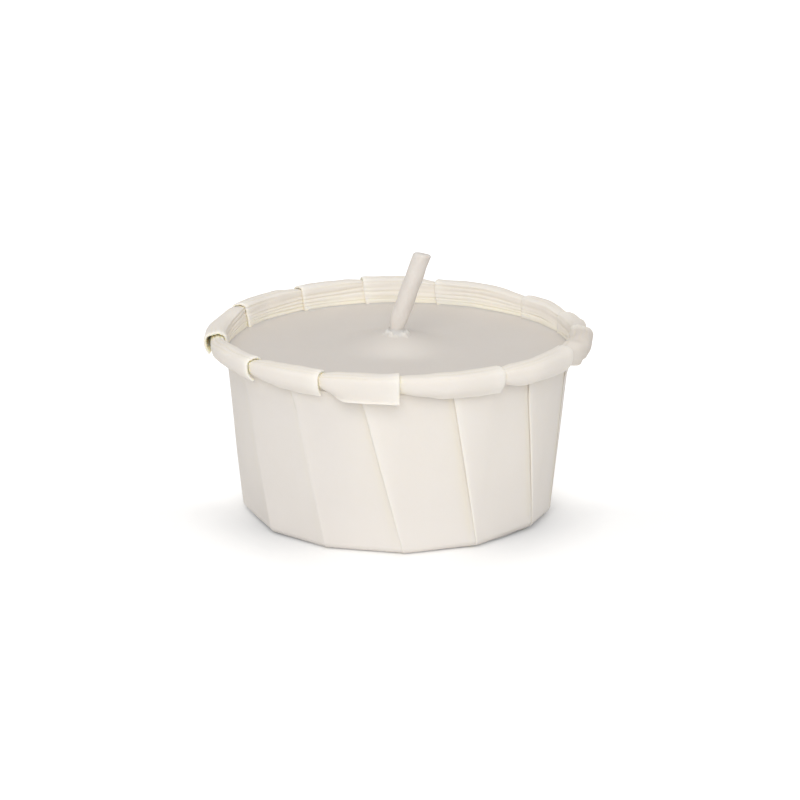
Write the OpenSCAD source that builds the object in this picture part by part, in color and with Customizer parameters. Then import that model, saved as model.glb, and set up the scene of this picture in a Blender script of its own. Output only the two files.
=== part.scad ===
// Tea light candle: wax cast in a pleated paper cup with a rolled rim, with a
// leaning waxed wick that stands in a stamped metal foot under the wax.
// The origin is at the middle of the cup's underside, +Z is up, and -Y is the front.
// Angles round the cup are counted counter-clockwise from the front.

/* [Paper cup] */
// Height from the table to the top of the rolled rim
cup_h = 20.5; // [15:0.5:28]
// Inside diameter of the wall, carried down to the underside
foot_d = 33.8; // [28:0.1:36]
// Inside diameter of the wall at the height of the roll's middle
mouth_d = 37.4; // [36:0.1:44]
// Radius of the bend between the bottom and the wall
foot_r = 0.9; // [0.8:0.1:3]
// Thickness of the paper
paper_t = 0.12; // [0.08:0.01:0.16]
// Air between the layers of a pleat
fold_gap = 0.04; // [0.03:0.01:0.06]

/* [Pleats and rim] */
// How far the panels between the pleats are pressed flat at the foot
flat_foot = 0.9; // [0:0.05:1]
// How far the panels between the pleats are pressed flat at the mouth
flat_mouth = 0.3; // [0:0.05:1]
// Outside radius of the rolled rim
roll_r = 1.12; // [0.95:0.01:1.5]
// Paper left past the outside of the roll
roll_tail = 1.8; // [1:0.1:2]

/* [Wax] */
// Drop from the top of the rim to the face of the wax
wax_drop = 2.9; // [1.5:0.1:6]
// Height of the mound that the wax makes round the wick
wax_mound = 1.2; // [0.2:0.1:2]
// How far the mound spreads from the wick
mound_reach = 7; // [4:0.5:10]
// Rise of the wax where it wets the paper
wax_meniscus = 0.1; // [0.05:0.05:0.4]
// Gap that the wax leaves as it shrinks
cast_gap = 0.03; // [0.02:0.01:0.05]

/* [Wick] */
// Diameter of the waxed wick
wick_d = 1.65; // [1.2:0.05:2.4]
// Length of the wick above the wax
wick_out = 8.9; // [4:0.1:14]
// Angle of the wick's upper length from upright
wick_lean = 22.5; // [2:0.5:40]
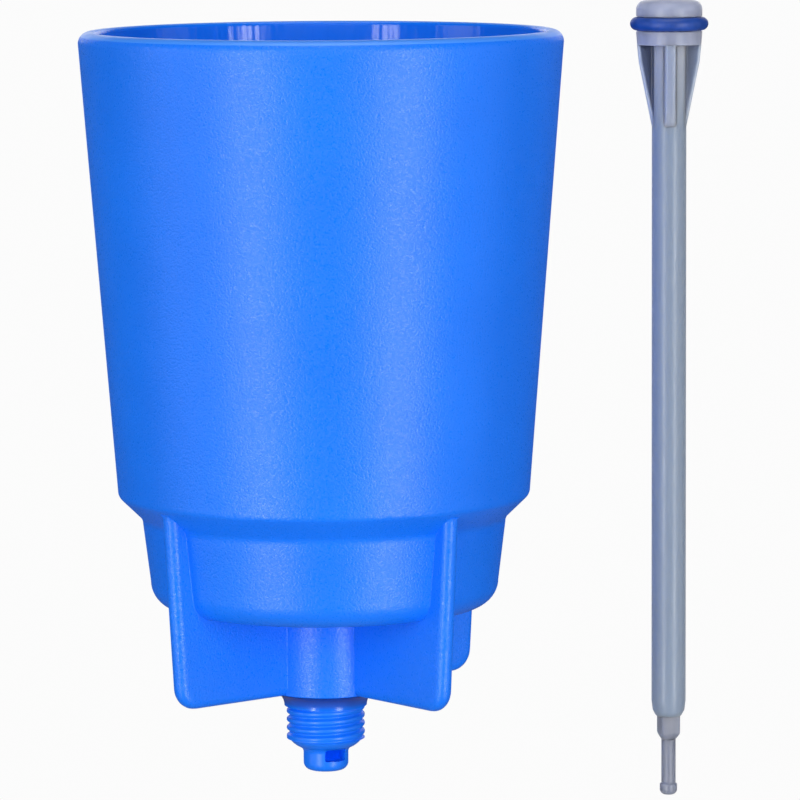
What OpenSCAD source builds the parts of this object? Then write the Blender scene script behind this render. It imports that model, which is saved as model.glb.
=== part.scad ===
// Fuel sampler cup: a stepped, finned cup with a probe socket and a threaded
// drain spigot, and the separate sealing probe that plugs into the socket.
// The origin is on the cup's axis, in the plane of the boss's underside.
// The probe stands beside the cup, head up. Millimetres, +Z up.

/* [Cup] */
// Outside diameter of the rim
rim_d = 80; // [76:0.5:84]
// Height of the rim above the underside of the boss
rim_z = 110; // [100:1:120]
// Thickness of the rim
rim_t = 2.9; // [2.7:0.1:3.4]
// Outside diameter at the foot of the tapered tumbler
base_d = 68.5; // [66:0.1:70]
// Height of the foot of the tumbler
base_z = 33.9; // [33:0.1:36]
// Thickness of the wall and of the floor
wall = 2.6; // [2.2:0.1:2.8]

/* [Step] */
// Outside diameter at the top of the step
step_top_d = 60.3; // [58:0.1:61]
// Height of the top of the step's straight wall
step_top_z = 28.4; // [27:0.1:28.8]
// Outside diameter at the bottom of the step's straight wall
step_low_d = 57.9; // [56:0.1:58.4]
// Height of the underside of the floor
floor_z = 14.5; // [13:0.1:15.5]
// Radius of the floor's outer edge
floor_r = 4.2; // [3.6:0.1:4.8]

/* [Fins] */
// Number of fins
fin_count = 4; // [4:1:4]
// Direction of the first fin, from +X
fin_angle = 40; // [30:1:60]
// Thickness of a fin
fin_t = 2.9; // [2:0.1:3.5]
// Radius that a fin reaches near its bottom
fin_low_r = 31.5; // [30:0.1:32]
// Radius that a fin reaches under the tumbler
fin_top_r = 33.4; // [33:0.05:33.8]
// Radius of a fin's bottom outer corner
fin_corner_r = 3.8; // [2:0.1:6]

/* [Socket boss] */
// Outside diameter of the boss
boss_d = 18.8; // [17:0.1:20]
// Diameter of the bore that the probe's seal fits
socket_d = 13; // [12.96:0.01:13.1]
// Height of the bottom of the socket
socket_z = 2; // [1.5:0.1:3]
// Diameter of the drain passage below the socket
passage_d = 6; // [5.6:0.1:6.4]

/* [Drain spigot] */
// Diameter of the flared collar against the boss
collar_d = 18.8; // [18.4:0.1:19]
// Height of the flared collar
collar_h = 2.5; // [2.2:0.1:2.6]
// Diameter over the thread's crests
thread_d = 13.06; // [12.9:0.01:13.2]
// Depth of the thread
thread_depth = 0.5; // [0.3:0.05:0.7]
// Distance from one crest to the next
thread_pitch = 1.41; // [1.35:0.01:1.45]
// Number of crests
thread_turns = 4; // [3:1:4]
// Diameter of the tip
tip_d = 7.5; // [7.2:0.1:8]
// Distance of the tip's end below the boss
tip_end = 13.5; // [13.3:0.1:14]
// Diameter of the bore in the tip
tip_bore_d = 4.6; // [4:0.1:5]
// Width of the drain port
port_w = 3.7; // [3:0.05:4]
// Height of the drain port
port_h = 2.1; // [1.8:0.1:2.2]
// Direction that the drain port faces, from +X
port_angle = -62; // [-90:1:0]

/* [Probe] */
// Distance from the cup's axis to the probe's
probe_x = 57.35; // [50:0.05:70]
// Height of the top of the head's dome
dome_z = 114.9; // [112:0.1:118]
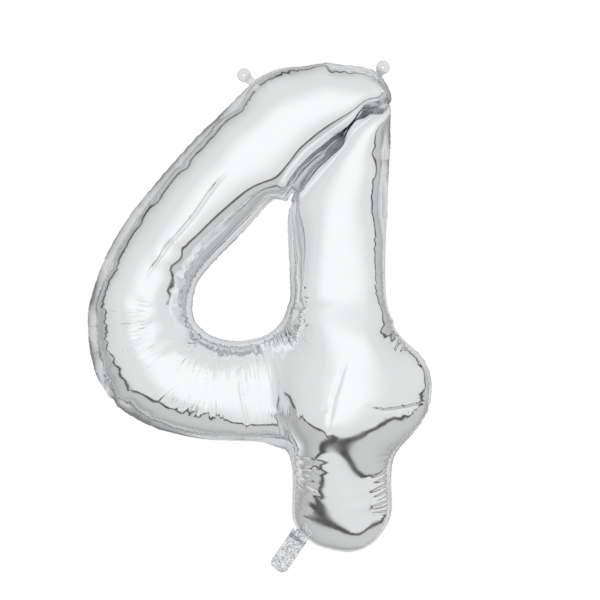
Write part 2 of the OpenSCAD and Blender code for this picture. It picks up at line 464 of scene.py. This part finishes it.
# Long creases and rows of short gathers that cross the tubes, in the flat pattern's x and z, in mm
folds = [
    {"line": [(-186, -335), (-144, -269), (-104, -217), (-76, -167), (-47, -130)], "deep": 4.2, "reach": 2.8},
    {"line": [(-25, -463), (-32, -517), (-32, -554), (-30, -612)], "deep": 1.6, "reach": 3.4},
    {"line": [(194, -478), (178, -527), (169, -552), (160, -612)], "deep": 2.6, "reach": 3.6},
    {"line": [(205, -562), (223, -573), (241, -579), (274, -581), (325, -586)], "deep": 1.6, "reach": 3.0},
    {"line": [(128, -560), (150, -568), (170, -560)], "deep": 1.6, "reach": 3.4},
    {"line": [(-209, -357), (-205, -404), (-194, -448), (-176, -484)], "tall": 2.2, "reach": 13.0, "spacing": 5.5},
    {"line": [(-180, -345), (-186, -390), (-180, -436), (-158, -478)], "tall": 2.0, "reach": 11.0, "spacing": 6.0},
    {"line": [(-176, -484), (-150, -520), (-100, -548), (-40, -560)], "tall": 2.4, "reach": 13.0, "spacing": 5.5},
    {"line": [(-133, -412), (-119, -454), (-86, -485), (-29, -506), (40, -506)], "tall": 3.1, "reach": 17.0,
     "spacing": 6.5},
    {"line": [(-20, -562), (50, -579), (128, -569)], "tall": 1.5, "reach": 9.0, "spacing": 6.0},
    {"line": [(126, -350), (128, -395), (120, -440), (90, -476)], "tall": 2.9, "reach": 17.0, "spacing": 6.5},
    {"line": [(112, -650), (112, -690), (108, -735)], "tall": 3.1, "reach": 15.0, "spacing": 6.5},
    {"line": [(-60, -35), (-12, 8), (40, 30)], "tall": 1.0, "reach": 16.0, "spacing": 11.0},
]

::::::

» **GOAL**
The whole listing above needs to be written out again exactly.

» **COMPLETE ANSWER**
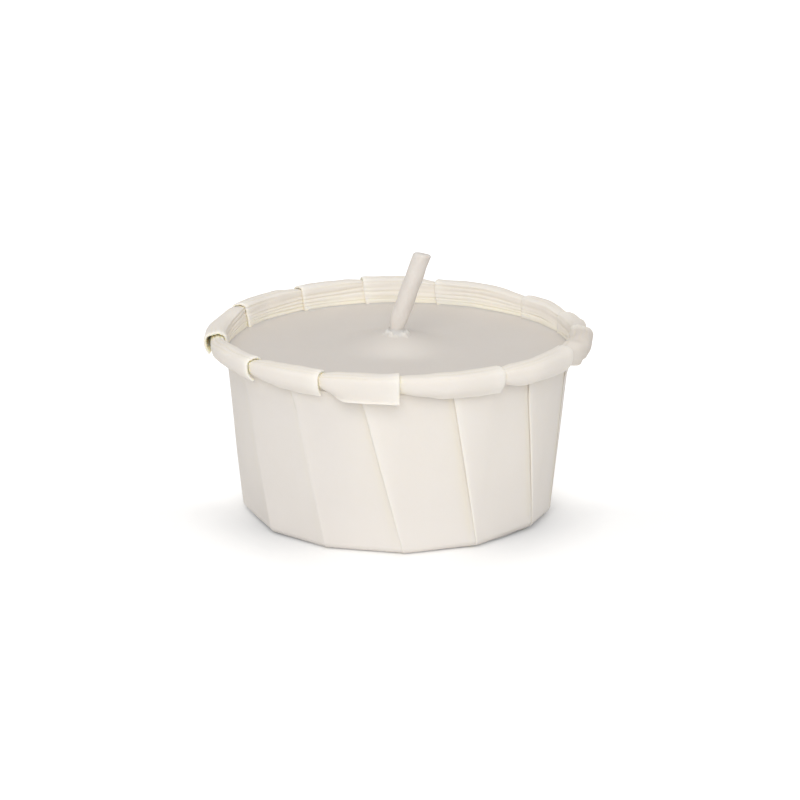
Write the OpenSCAD source that builds the object in this picture part by part, in color and with Customizer parameters. Then import that model, saved as model.glb, and set up the scene of this picture in a Blender script of its own. Output only the two files.
=== part.scad ===
// Tea light candle: wax cast in a pleated paper cup with a rolled rim, with a
// leaning waxed wick that stands in a stamped metal foot under the wax.
// The origin is at the middle of the cup's underside, +Z is up, and -Y is the front.
// Angles round the cup are counted counter-clockwise from the front.

/* [Paper cup] */
// Height from the table to the top of the rolled rim
cup_h = 20.5; // [15:0.5:28]
// Inside diameter of the wall, carried down to the underside
foot_d = 33.8; // [28:0.1:36]
// Inside diameter of the wall at the height of the roll's middle
mouth_d = 37.4; // [36:0.1:44]
// Radius of the bend between the bottom and the wall
foot_r = 0.9; // [0.8:0.1:3]
// Thickness of the paper
paper_t = 0.12; // [0.08:0.01:0.16]
// Air between the layers of a pleat
fold_gap = 0.04; // [0.03:0.01:0.06]

/* [Pleats and rim] */
// How far the panels between the pleats are pressed flat at the foot
flat_foot = 0.9; // [0:0.05:1]
// How far the panels between the pleats are pressed flat at the mouth
flat_mouth = 0.3; // [0:0.05:1]
// Outside radius of the rolled rim
roll_r = 1.12; // [0.95:0.01:1.5]
// Paper left past the outside of the roll
roll_tail = 1.8; // [1:0.1:2]

/* [Wax] */
// Drop from the top of the rim to the face of the wax
wax_drop = 2.9; // [1.5:0.1:6]
// Height of the mound that the wax makes round the wick
wax_mound = 1.2; // [0.2:0.1:2]
// How far the mound spreads from the wick
mound_reach = 7; // [4:0.5:10]
// Rise of the wax where it wets the paper
wax_meniscus = 0.1; // [0.05:0.05:0.4]
// Gap that the wax leaves as it shrinks
cast_gap = 0.03; // [0.02:0.01:0.05]

/* [Wick] */
// Diameter of the waxed wick
wick_d = 1.65; // [1.2:0.05:2.4]
// Length of the wick above the wax
wick_out = 8.9; // [4:0.1:14]
// Angle of the wick's upper length from upright
wick_lean = 22.5; // [2:0.5:40]
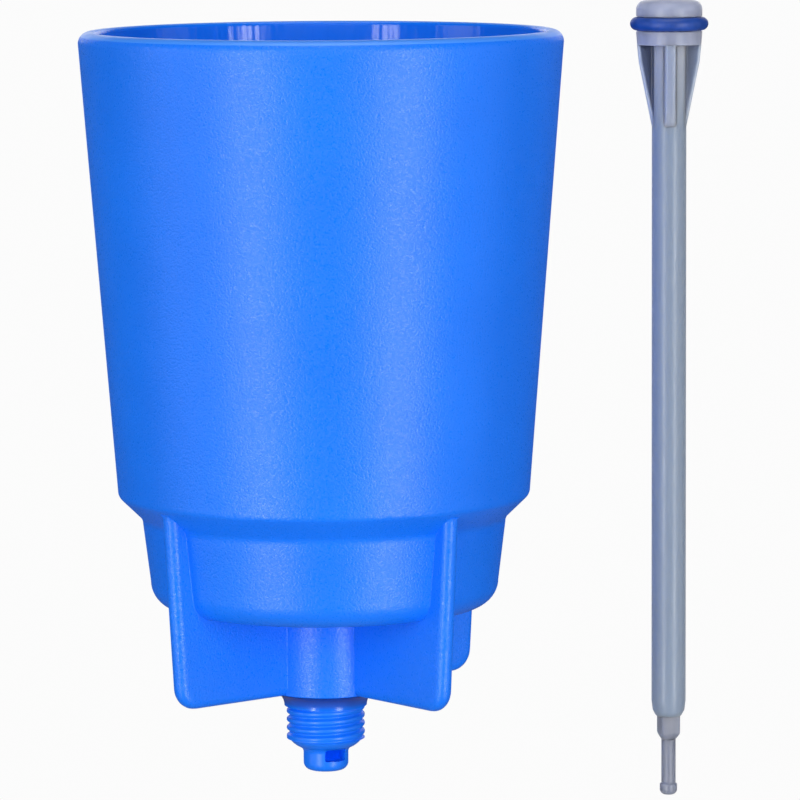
What OpenSCAD source builds the parts of this object? Then write the Blender scene script behind this render. It imports that model, which is saved as model.glb.
=== part.scad ===
// Fuel sampler cup: a stepped, finned cup with a probe socket and a threaded
// drain spigot, and the separate sealing probe that plugs into the socket.
// The origin is on the cup's axis, in the plane of the boss's underside.
// The probe stands beside the cup, head up. Millimetres, +Z up.

/* [Cup] */
// Outside diameter of the rim
rim_d = 80; // [76:0.5:84]
// Height of the rim above the underside of the boss
rim_z = 110; // [100:1:120]
// Thickness of the rim
rim_t = 2.9; // [2.7:0.1:3.4]
// Outside diameter at the foot of the tapered tumbler
base_d = 68.5; // [66:0.1:70]
// Height of the foot of the tumbler
base_z = 33.9; // [33:0.1:36]
// Thickness of the wall and of the floor
wall = 2.6; // [2.2:0.1:2.8]

/* [Step] */
// Outside diameter at the top of the step
step_top_d = 60.3; // [58:0.1:61]
// Height of the top of the step's straight wall
step_top_z = 28.4; // [27:0.1:28.8]
// Outside diameter at the bottom of the step's straight wall
step_low_d = 57.9; // [56:0.1:58.4]
// Height of the underside of the floor
floor_z = 14.5; // [13:0.1:15.5]
// Radius of the floor's outer edge
floor_r = 4.2; // [3.6:0.1:4.8]

/* [Fins] */
// Number of fins
fin_count = 4; // [4:1:4]
// Direction of the first fin, from +X
fin_angle = 40; // [30:1:60]
// Thickness of a fin
fin_t = 2.9; // [2:0.1:3.5]
// Radius that a fin reaches near its bottom
fin_low_r = 31.5; // [30:0.1:32]
// Radius that a fin reaches under the tumbler
fin_top_r = 33.4; // [33:0.05:33.8]
// Radius of a fin's bottom outer corner
fin_corner_r = 3.8; // [2:0.1:6]

/* [Socket boss] */
// Outside diameter of the boss
boss_d = 18.8; // [17:0.1:20]
// Diameter of the bore that the probe's seal fits
socket_d = 13; // [12.96:0.01:13.1]
// Height of the bottom of the socket
socket_z = 2; // [1.5:0.1:3]
// Diameter of the drain passage below the socket
passage_d = 6; // [5.6:0.1:6.4]

/* [Drain spigot] */
// Diameter of the flared collar against the boss
collar_d = 18.8; // [18.4:0.1:19]
// Height of the flared collar
collar_h = 2.5; // [2.2:0.1:2.6]
// Diameter over the thread's crests
thread_d = 13.06; // [12.9:0.01:13.2]
// Depth of the thread
thread_depth = 0.5; // [0.3:0.05:0.7]
// Distance from one crest to the next
thread_pitch = 1.41; // [1.35:0.01:1.45]
// Number of crests
thread_turns = 4; // [3:1:4]
// Diameter of the tip
tip_d = 7.5; // [7.2:0.1:8]
// Distance of the tip's end below the boss
tip_end = 13.5; // [13.3:0.1:14]
// Diameter of the bore in the tip
tip_bore_d = 4.6; // [4:0.1:5]
// Width of the drain port
port_w = 3.7; // [3:0.05:4]
// Height of the drain port
port_h = 2.1; // [1.8:0.1:2.2]
// Direction that the drain port faces, from +X
port_angle = -62; // [-90:1:0]

/* [Probe] */
// Distance from the cup's axis to the probe's
probe_x = 57.35; // [50:0.05:70]
// Height of the top of the head's dome
dome_z = 114.9; // [112:0.1:118]
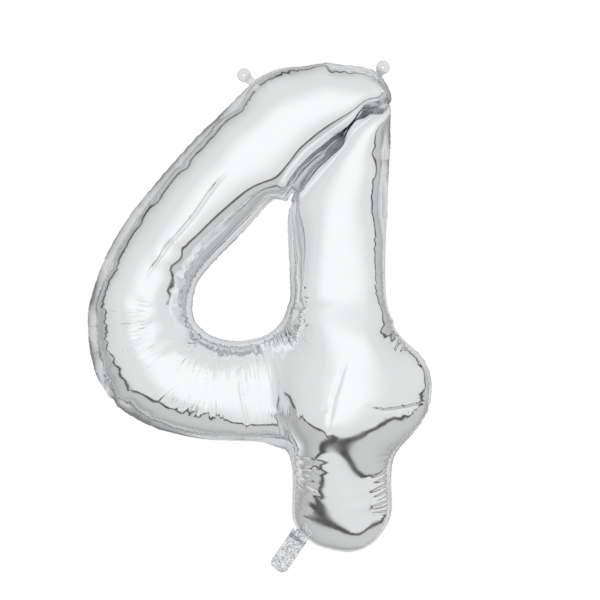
Write part 2 of the OpenSCAD and Blender code for this picture. It picks up at line 464 of scene.py. This part finishes it.
# Long creases and rows of short gathers that cross the tubes, in the flat pattern's x and z, in mm
folds = [
    {"line": [(-186, -335), (-144, -269), (-104, -217), (-76, -167), (-47, -130)], "deep": 4.2, "reach": 2.8},
    {"line": [(-25, -463), (-32, -517), (-32, -554), (-30, -612)], "deep": 1.6, "reach": 3.4},
    {"line": [(194, -478), (178, -527), (169, -552), (160, -612)], "deep": 2.6, "reach": 3.6},
    {"line": [(205, -562), (223, -573), (241, -579), (274, -581), (325, -586)], "deep": 1.6, "reach": 3.0},
    {"line": [(128, -560), (150, -568), (170, -560)], "deep": 1.6, "reach": 3.4},
    {"line": [(-209, -357), (-205, -404), (-194, -448), (-176, -484)], "tall": 2.2, "reach": 13.0, "spacing": 5.5},
    {"line": [(-180, -345), (-186, -390), (-180, -436), (-158, -478)], "tall": 2.0, "reach": 11.0, "spacing": 6.0},
    {"line": [(-176, -484), (-150, -520), (-100, -548), (-40, -560)], "tall": 2.4, "reach": 13.0, "spacing": 5.5},
    {"line": [(-133, -412), (-119, -454), (-86, -485), (-29, -506), (40, -506)], "tall": 3.1, "reach": 17.0,
     "spacing": 6.5},
    {"line": [(-20, -562), (50, -579), (128, -569)], "tall": 1.5, "reach": 9.0, "spacing": 6.0},
    {"line": [(126, -350), (128, -395), (120, -440), (90, -476)], "tall": 2.9, "reach": 17.0, "spacing": 6.5},
    {"line": [(112, -650), (112, -690), (108, -735)], "tall": 3.1, "reach": 15.0, "spacing": 6.5},
    {"line": [(-60, -35), (-12, 8), (40, 30)], "tall": 1.0, "reach": 16.0, "spacing": 11.0},
]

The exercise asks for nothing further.